Interesting mail from Jim Ransom about the Rotary Rocket Rollout. Jim has been my Executive Officer in the Citizen's Advisory Council on National Space Policy for years. When we began he was at Aerospace Corp. Now he does consulting work including with Rotary Rocket. His observations are on target:

 

Dear Jerry,

As you observed as we talked in the Rotary Rocket Company high bay next to the Roton Atmospheric Test Vehicle (ATV), the ATV is roughly comparable to the DC-X in that it is a landing system technology demonstrator. Where it differs from the DC-X is that once the ATV test flights are complete, the Roton vehicle low speed aerodynamics and control laws will have been measured in full scale, rather than the subscale of the DC-X and the X-33. The ATV also tested the manufacturing methods for the liquid oxygen and kerosene tanks for the orbital Roton vehicle. The Roton enters base first, so the ATV does not need to perform comparable tests to the rotation maneuver which was necessary for the DC-X to demonstrate for the operational Delta Clipper side entry profile.

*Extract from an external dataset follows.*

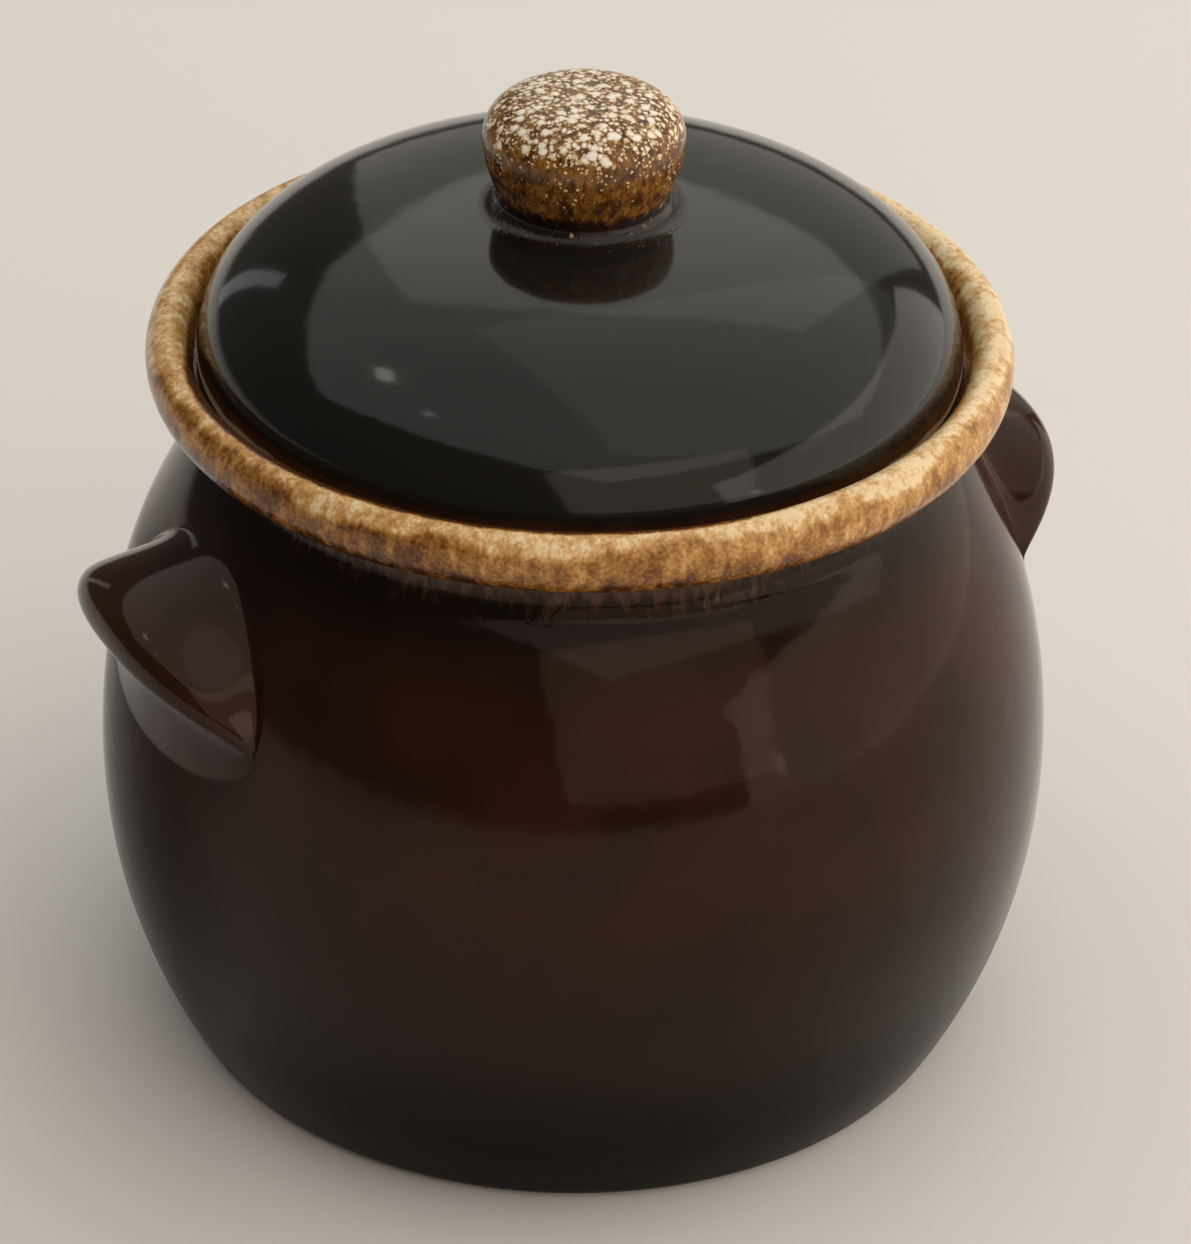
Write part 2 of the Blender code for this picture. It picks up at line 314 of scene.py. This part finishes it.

The ATV is only a big, hydrogen-peroxide powered helicopter, but it demonstrates a level of commitment and follow-through toward an operational SSTO vehicle in its structures and configuration that the DC-X lacked.

Jim Ransom

Thanks.

For those to whom this makes no sense you can either ignore it, or go to the space sections of this web site and look for more information. DC/X was a scale model VTOL ship that was built through the efforts of the Council. X-33 is what was supposed to be an X project that became Venture Star, which, whatever it is, is not an X project. X projects are the most successful government program in R&;D history in my opinion. Now back to your regularly scheduled stuff.

I fully expect to see a Roton go orbital within five years. And do it twice in one day.